About 300 people turned out for the rally in the racially mixed neighborhood.
The rally in the Harbor Gateway area called for the end of gang violence and the racial divide between Latinos and blacks, an aide said.

City Councilwoman Janice Hahn, Los Angeles Police Department Deputy Chief Earl Paysinger, officials with the Los Angeles County and Los Angeles Human Relations commissions, members of the Stop the Violence, Increase the Peace Foundation, community leaders and community activists also participated in the "End Violence Now Community Rally."

Saturday's rally was the latest in a series of marches by multi-ethnic groups of activists across 206th Street, the "forbidden line" Latino gang members have warned blacks not to cross under threat of attack.

The protests were sparked by the Dec. 15 alleged hate-crime killing of Cheryl Green, a 14-year-old black girl. Ernesto Alcarez, a Latino gang member, has been charged with one count of premeditated murder and six counts of attempted premeditated murder, with the special circumstances of murder to further a gang and murder based on race, in connection with the killing.

The killing of the teen -- an eighth-grader at Stephen M. White Middle School in Carson -- was believed to be the latest evidence of escalating warfare between blacks and a Latino gang in the area. Police said Green was not involved with gangs and was shot because she was black.

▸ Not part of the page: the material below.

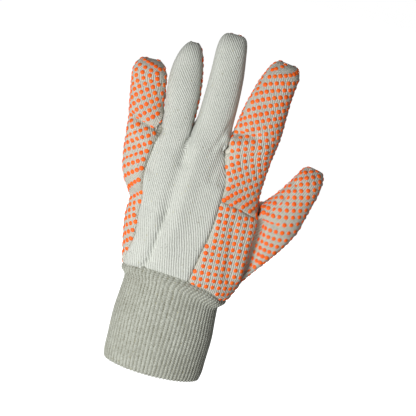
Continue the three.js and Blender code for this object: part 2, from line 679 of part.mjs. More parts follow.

Harbor Gateway residents have told the Los Angeles Times the 204th Street gang has terrorized their neighborhood for years and, in some cases, forced them to change where they shop, how they commute, even how and when they go outside. They say they seem surrounded and confined to a three-street area, stretching south from 207th to 209th streets, between Western and Denker avenues.

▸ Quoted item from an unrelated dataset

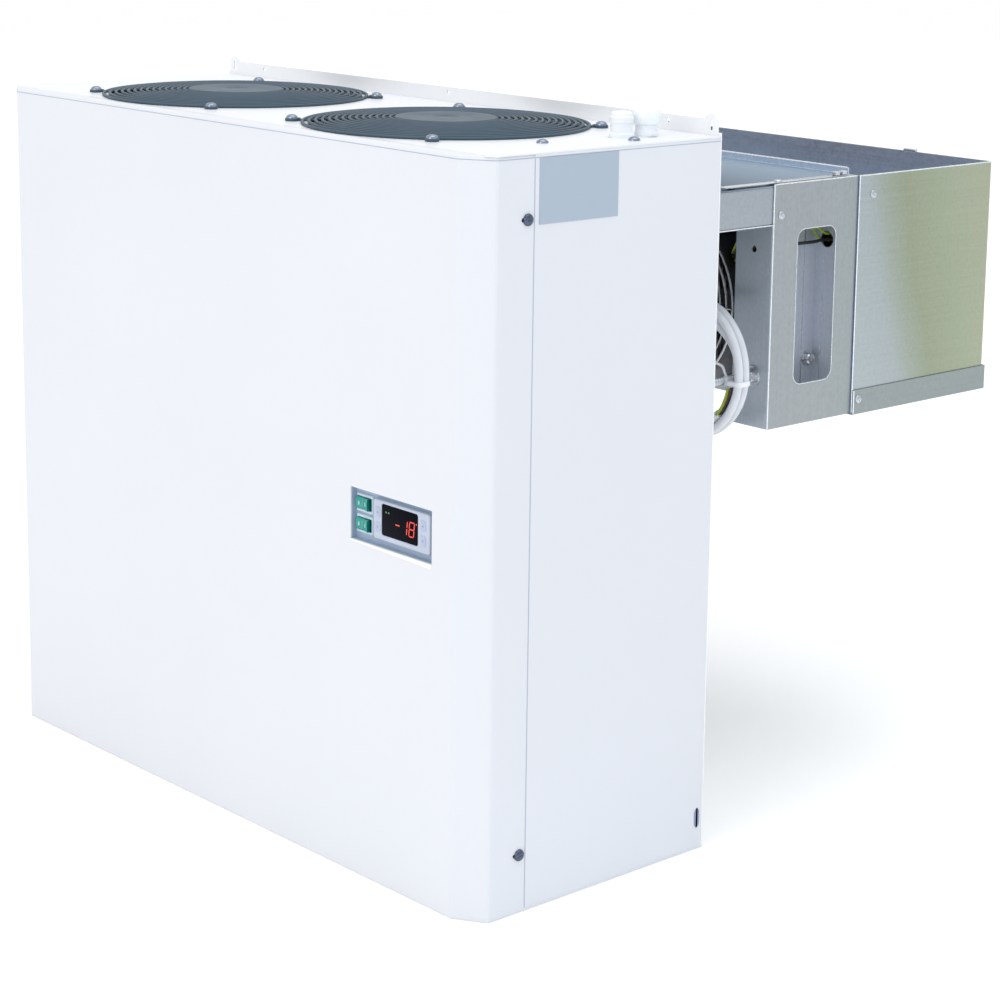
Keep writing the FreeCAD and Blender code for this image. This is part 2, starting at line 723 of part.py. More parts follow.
def compressor_grommets():
    """Four rubber feet between the compressor's foot plate and the base."""
    profile = [(grommet_r, 0), (grommet_r, 7), (grommet_r - 3, 9), (grommet_r - 3, grommet_h - 4),
               (grommet_r, grommet_h)]
    parts = []
    for c in foot_centres():
        foot = turned(profile, screw_sides)
        foot.translate(V(c.x, c.y, base_t))
        parts.append(foot)
    return Part.makeCompound(parts)


def terminal_cover():
    """Cover over the compressor's terminals, on the front of its shell."""
    z0 = base_t + grommet_h + foot_plate_t + comp_h * 0.5
    cover = plate_with_corners((comp_x - 28, comp_x + 28), (z0 + 8, z0 + 78), 8.0, 40.0,
                               facing_y(-comp_r + 22))
    shell = turned([(comp_r + 0.3, z0 - 40), (comp_r + 0.3, z0 + 120)], round_sides)
    shell.translate(V(comp_x, 0, 0))
    return cover.cut(shell)


def liquid_receiver():
    """Upright vessel with domed ends on a foot, and its two stubs."""
    r, h = receiver_r, receiver_h
    profile = [(r - 14, 0), (r - 4, 4), (r, 14), (r, h - 14), (r - 4, h - 4), (r - 14, h)]
    body = turned(profile, 2 * small_sides)
    foot = turned([(r - 6, -receiver_foot_t), (r - 6, 8), (r - 16, 8)], 2 * small_sides)
    stubs = [bar(stub_r, V(dx, 0, h - 10), Z, 10 + vessel_stub, pipe_sides) for dx in (-20, 20)]
    vessel = fuse([body, foot] + stubs)
    vessel.translate(V(receiver_x, receiver_y, base_t + receiver_foot_t))
    return vessel


def filter_drier():
    """Drier: a can that necks down to the pipe at both ends."""
    length, neck = drier_z[1] - drier_z[0], 14.0
    half = [(pipe_r + 1, 0), (pipe_r + 1, neck * 0.4), (drier_r, neck)]
    can = turned(half + [(r, length - z) for r, z in half[::-1]], small_sides)
    can.translate(V(receiver_x - 20, receiver_y, drier_z[0]))
    return can


def pipe_end_y():
    return y_hood + (evap_coil_y[0] + evap_coil_y[1]) / 2


def discharge_pipe():
    start = stub_points()[0]
    rise = (start.z + coil_z[0]) / 2
    side = 65 - half_w
    pts = [start, V(start.x, start.y, rise), V(side, 60, rise), V(side, 60, coil_z[0])]
    return tube(pts, [24.0, 24.0], pipe_r, pipe_sides)


def liquid_pipes():
    """From the condenser to the receiver, to the drier, and through the bridge to the evaporator."""
    top = vessel_top
    x, y = receiver_x - 20, receiver_y
    out = coil_x1 - 66
    over = [V(out, 60, coil_z[0]), V(out, 60, top + 90), V(x + 40, y, top + 90), V(x + 40, y, top)]
    turn_z = drier_z[1] + 0.33 * free_run
    on = [V(x, y, drier_z[1]), V(x, y, turn_z), V(liquid_x, pipe_y, turn_z), V(liquid_x, pipe_y, pipe_z),
          V(liquid_x, pipe_end_y(), pipe_z), V(liquid_x, pipe_end_y(), evap_coil_z1)]
    return Part.makeCompound([tube(over, [24.0, 24.0], pipe_r, pipe_sides),
                              tube([V(x, y, top), V(x, y, drier_z[0])], [], pipe_r, pipe_sides),
                              tube(on, [20.0, 20.0, 12.0, 12.0], pipe_r, pipe_sides)])


def suction_pipe():
    """Insulated return from the evaporator through the bridge to the compressor."""
    end = stub_points()[1]
    turn = end.z + 60
    pts = [V(suction_x, pipe_end_y(), evap_coil_z1), V(suction_x, pipe_end_y(), pipe_z),
           V(suction_x, pipe_y, pipe_z), V(suction_x, pipe_y, turn), V(end.x, end.y, turn), end]
    return tube(pts, [12.0, 16.0, 30.0, 30.0], suction_r, pipe_sides)


def electrical_box():
    """Flanged box with a lapped cover on the partition."""
    x0 = coil_x1 + sheet
    z0, z1 = ebox_z
    body = box((x0, x0 + ebox_w - 12), (-ebox_d / 2, ebox_d / 2), ebox_z)
    cover = box((x0 + ebox_w - 14, x0 + ebox_w), (-ebox_d / 2 - 2, ebox_d / 2 + 2), (z0 - 2, z1 + 2))
    edges = [e for e in cover.Edges if abs(e.tangentAt(e.FirstParameter).x) > 0.9]
    return fuse([body, cover.makeFillet(5.0, edges)])


# Controls

def control_bezel():
    """Shallow recessed tray behind the front cut-out, pierced for the controller and the switches."""
    depth = ctl_recess + bezel_plate
    y0 = -inner_y
    block = box((ctl_x[0] - bezel_rim, ctl_x[1] + bezel_rim), (y0, y0 + depth),
                (ctl_z[0] - bezel_rim, ctl_z[1] + bezel_rim))
    block = block.cut(box(ctl_x, (y0 - 1, recess_y), ctl_z))
    cx, cz = sum(facia_x) / 2, sum(facia_z) / 2
    block = block.cut(box((cx - module_w / 2, cx + module_w / 2), (y0, y0 + 20),
                          (cz - module_h / 2, cz + module_h / 2)))
    for z in switch_z:
        w, h = switch_w - 2 * switch_rim, switch_h - 2 * switch_rim
        block = block.cut(box((switch_x - w / 2 - 0.5, switch_x + w / 2 + 0.5), (y0, y0 + 20),
                              (z - h / 2 - 0.5, z + h / 2 + 0.5)))
    return block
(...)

Last month, Earl Ofari Hutchinson, president of the Los Angeles Urban Policy Roundtable, challenged Villaraigosa and city officials to increase Los Angeles Police Department patrols in Harbor Gateway and called for an emergency summit to address the issue of hate crime in the city.

According to statistics released last week, interracial gang-related attacks in Los Angeles rose in 2006, despite a citywide reduction in crime for the fifth consecutive year.

Of Los Angeles's 478 homicides reported in 2006, about 56 percent were gang-related, LAPD Chief William Bratton said.

Villaraigosa has made several attempts recently to address the gang problem, including meeting with Attorney General Alberto Gonzales in Washington last week to discuss opportunities for local and federal enforcement agencies to coordinate gang suppression strategies.

The march came one day after the issuing of a report that found the city's scattered gang prevention and intervention programs lack accountability and should come under the direction of a single gang "czar" to become more effective.

"There is no question that we must attack the gang crisis from every angle of the problem," Villaraigosa said. "I am currently working with Chief Bratton and members of the City Council, and over the course of the next several weeks we will lay out a strategy to do just that."